My read was this was doing non-coherent atomics on CPU memory.

Atomics on GPU memory is just called migration to GPU memory, it
doesn't need to be special for atomics. In that case it can free the
CPU struct page completely as the data now lives in the ZONE_DEVICE
page so no need for a pin, no problem with movable

Jason
John Hubbard Feb. 9, 2021, 8:53 p.m. UTC | #7
On 2/9/21 5:37 AM, Daniel Vetter wrote:
> On Tue, Feb 9, 2021 at 1:57 PM Alistair Popple <apopple@nvidia.com> wrote:
>>
>> On Tuesday, 9 February 2021 9:27:05 PM AEDT Daniel Vetter wrote:
>>>>
>>>> Recent changes to pin_user_pages() prevent the creation of pinned pages in
>>>> ZONE_MOVABLE. This series allows pinned pages to be created in
>> ZONE_MOVABLE
>>>> as attempts to migrate may fail which would be fatal to userspace.
>>>>
>>>> In this case migration of the pinned page is unnecessary as the page can
>> be
>>>> unpinned at anytime by having the driver revoke atomic permission as it
>>>> does for the migrate_to_ram() callback.
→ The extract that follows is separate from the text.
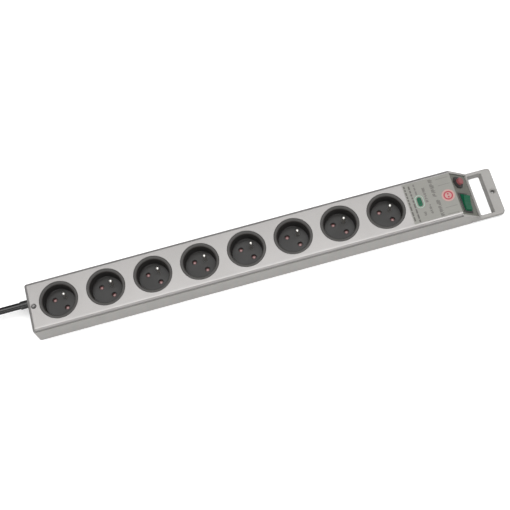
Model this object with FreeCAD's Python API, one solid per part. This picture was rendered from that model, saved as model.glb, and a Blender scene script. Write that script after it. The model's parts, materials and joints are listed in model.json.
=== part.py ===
import FreeCAD, Part
import math
import os
from FreeCAD import Vector

# Eight-way power strip with French-style earthed sockets, a lit rocker switch, a resettable
# circuit breaker, a surge-protection indicator and a carrying handle at the switch end.
# Millimetres. Origin: underside of the base, below the middle of the socket row.
# +X runs along the row towards the handle, +Y across the row, +Z up through the sockets.

# ---- driving dimensions -------------------------------------------------------------------
SOCKETS = 8
PITCH = 60.0                 # socket to socket
HEIGHT = 37.0                # 15 mm recess + 19 mm plug pins + two floors
COVER_HALF = 32.3
END_LEFT = -249.0            # cable end
COVER_END = 300.0            # where the sloped control panel starts
HANDLE_END = 357.5
HANDLE_TOP = 9.8
HANDLE_BOTTOM = 1.5
SEAM_Z = 33.5                # cover edge
CORNER_R = 3.0
COVER_EDGE_R = 3.8

# sockets (pin spacing and recess of the French/Belgian standard)
PIN_SPACING = 19.0
PIN_HOLE_R = 2.65
RECESS_R = 19.6
RECESS_DEPTH = 15.0
EARTH_OFFSET = 10.0
EARTH_PIN_R = 2.4
EARTH_PIN_RISE = 14.0
SOCKET_TURN = 45.0           # earth pin points to +X +Y
RIM_R = 24.4

# wall thicknesses and clearances
BASE_FLOOR = 2.2
INNER_HALF = 29.6            # inside face of the long walls
COVER_PLATE = 2.6
FIT = 0.1

# base housing
BASE_TOP_HALF = 32.7
BASE_BOTTOM_HALF = 31.9
BASE_EDGE_R = 1.2
GROOVE_HEIGHT = 2.4
GROOVE_DEPTH = 1.6
CAVITY_LEFT = -246.2
CAVITY_RIGHT = 318.0
CHEEK_TOP = (300.3, SEAM_Z)
CHEEK_FOOT = (325.5, HANDLE_TOP)
UNDERSIDE_STEP = 311.0
NOSE_START = 314.5
NOSE_HALF = 32.5
NOSE_CORNER_R = 4.2
OPENING = (327.0, 345.0)
OPENING_HALF = 28.3
OPENING_DRAFT = (2.4, 1.2)   # how far the outer and side walls lean in at the bottom

# wall-mount screw holes, one near each end
MOUNT_HOLE_R = 2.3
MOUNT_LEFT = -241.5
MOUNT_RIGHT = 351.5
MOUNT_TUBE_R = 4.8
DIMPLE_R = 3.6
DIMPLE_DEPTH = 1.5

# sloped control panel, in its own axes: s down the slope, y across, n out of the face
PANEL_RECESS = 1.5
PANEL_THICK = 2.5
PANEL_LENGTH = 33.0
PANEL_HALF = 29.4
SWITCH_S = 15.0
SWITCH_Y = -11.5
SWITCH_WIDTH = 14.8
SWITCH_LENGTH = 26.2
SWITCH_DEPTH = 15.0
ROCKER_WIDTH = 11.8
ROCKER_R = 11.6
ROCKER_PIVOT_N = -2.0
ROCKER_TILT = 10.0
SEESAW_TILT = 8.0
BREAKER_S = 14.0
BREAKER_Y = 17.5
BREAKER_HALF = 7.6
BREAKER_DEPTH = 17.0
BUTTON_R = 4.7
BUTTON_RISE = 6.6

# label and indicator window on the cover
LABEL = (238.5, COVER_END)
LABEL_HALF = 27.6
LABEL_THICK = 0.2
LENS_X = 253.5
LENS_LENGTH = 12.6
LENS_WIDTH = 5.6

# cable
CABLE_Y = 12.5
CABLE_Z = 19.5
CABLE_R = 4.3
CABLE_BORE_R = 3.25
CABLE_END = -300.0
CABLE_INNER_END = -235.0
CORE_R = 1.45
CORE_OFFSET = 1.72
GROMMET_R = 5.2
GROMMET_END = -260.5
CLAMP_X = -240.2
CLAMP_HALF = 7.4
CLAMP_SCREW_Y = 6.05

# conductors under the sockets
BAR_THICK = 0.8
BAR_Z = 4.0
BAR_HALF = 3.0
BAR_LEFT = -219.0
BAR_RIGHT = 219.0
EARTH_BAR_Z = 6.5
EARTH_BAR_Y = (12.0, 19.0)
CONTACT_TOP = 15.0
CARRIER = (8.2, 16.6)
CARRIER_R = 19.0
BAR_PAD_R = 4.6
SHUTTER = (17.3, 19.2)
LIVE_LANE_Y = 14.0
LANE_Z = 4.2

# surge-protection board
BOARD_X = (240.0, 276.0)
BOARD_HALF = 17.0
BOARD_Z = 20.0
BOARD_THICK = 1.6
BOARD_POST_X = (243.5, 271.5)
BOARD_POST_Y = 8.0

HOUSING_SCREW_X = (-180.0, -60.0, 60.0, 180.0, 268.0)
HOUSING_SCREW_Y = 24.0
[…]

However a method of calling this
>>>> when memory needs to be moved has yet to be resolved so any discussion is
>>>> welcome.
>>>
>>> Why do we need to pin for gpu atomics? You still have the callback for
>>> cpu faults, so you
>>> can move the page as needed, and hence a long-term pin sounds like the
>>> wrong approach.
>>
>> Technically a real long term unmoveable pin isn't required, because as you say
>> the page can be moved as needed at any time. However I needed some way of
>> stopping the CPU page from being freed once the userspace mappings for it had
>> been removed. Obviously I could have just used get_page() but from the
>> perspective of page migration the result is much the same as a pin - a page
>> which can't be moved because of the extra refcount.
> 
> long term pin vs short term page reference aren't fully fleshed out.
> But the rule more or less is:
> - short term page reference: _must_ get released in finite time for
> migration and other things, either because you have a callback, or
> because it's just for direct I/O, which will complete. This means
> short term pins will delay migration, but not foul it complete


GPU atomic operations to sysmem are hard to categorize, because because application
programmers could easily write programs that do a long series of atomic operations.
Such a program would be a little weird, but it's hard to rule out.


> 
> - long term pin: the page cannot be moved, all migration must fail.
> Also this will have an impact on COW behaviour for fork (but not sure
> where those patches are, John Hubbard will know).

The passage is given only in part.